Nothing worse than using a statistic you’ve picked up somewhere to attempt characterizing a situation you clearly have no understanding of.
Only a few percent of Americans were slaveholders?
My God, it is only a few percent of any population that are criminal, but they influence us all every day of our lives.
They make police forces necessary. They make courts necessary. And prison systems and guards and wardens. They make an entire criminal legal system necessary with criminal lawyers, judges, juries, parole boards, the acts of politicians legislating, etc. Their acts fill our newspapers and broadcasting, causing much fear and upset in many ordinary people. Their acts are the topic of endless private and public discussion.
And just so slavery, perhaps even more so. I’ve read a good deal of serious history of the United states. Slavery and all of its related issues colored and affected everything from the way the Constitution was written to import laws to the courts and political arguments. It affected the careers of politicians, it affected law enforcement, North and South, it affected the courts and their decisions. It affected attitudes of people. Its pervasive and noxious influence never went away, having absolutely no connection with the number of slaveholders.
A person of any understanding knows that this is the case for a great many parts of human affairs. Today, we have the economic issue of the extremely lopsided distribution of wealth and income and the “one-percent.” And I suppose you think they do not affect almost everything in society because of their small number? Its politics and the candidates of its political parties? Its laws? Its wars and turmoil? Its taxation system? The government’s treatment of those less fortunate?
As for Trump, do you really think the approach of some corporate business people should characterize government? The ways of Google or Apple or Amazon or John D. Rockefeller or Henry Ford? There are many reasons for thinking that is a terrible idea. Such people already have inordinate influence on government and its policies, and astute observers on both the Left and the Right agree.
Running a company and running a government are two very different things. Different skills. Different understanding. Different expectations. And working under different sets of rules.
Trump is an exceedingly ignorant and impatient man, and he did not even write “The Art of the Deal,” of which he told us he is so proud. He paid a ghostwriter. And that ghostwriter has now spoken out several times about his private observations of Trump. He is an appalling man who listens to no one, is totally obsessed with his own opinions, and is rude and unpleasant. He, of course, only confirms the views of other outsiders who have worked near Trump and written about it.

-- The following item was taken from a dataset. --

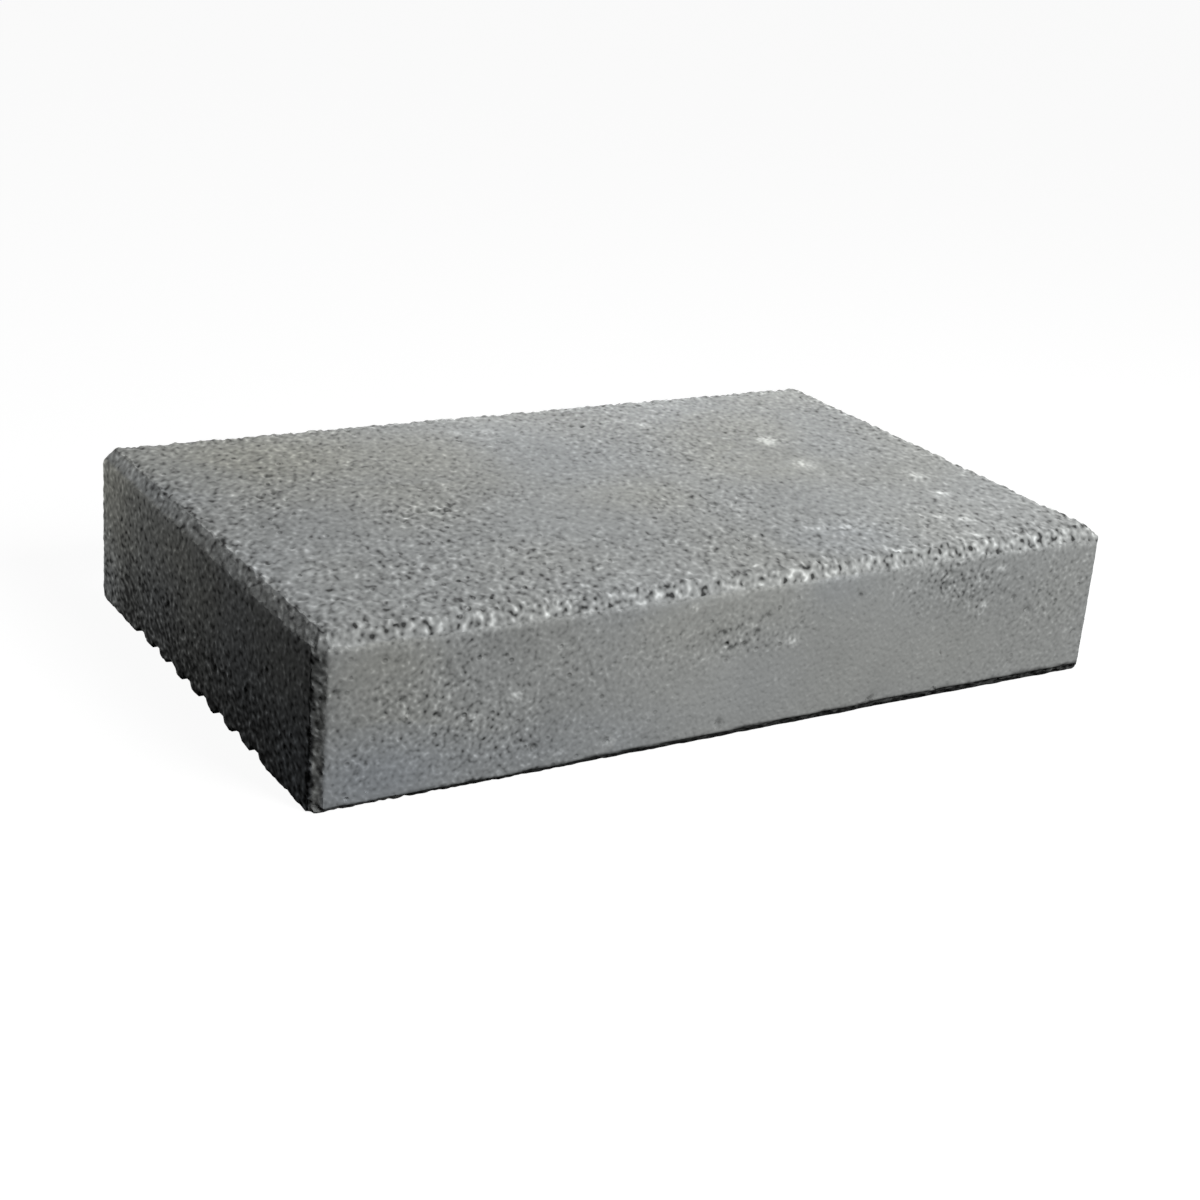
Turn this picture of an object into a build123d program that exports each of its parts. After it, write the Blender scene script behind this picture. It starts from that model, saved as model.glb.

And do you really think it is the job of a head of government to publicly insult various of its citizens? That is the behavior of an angry child, and a not very pleasant child. He is supposed to be president of all the people, not just some. Imagine Putin doing this in Russia? No, Putin only speaks to the kind of matters a President should speak to. He has what we used to call “class,” a quality utterly missing in Trump. You, know, some of his cheap-bully remarks, here or there, might seem funny at first to some because we’ve never heard their like before, but they do in fact lasting and long-term damage to society.
Again, the number of lynchings, which you obviously regard as small and try to minimize? What an asinine statistic to quote. It addresses nothing but your own ego. I am well familiar with it, but it has nothing to do with what I said.
By the way, from some of your remarks you show that you did not even understand what I wrote. Hard to know why you would want to comment then, but one detects in your tone that same Trumpian quality, a person ready to open his mouth, and loudly, without ever pausing to think.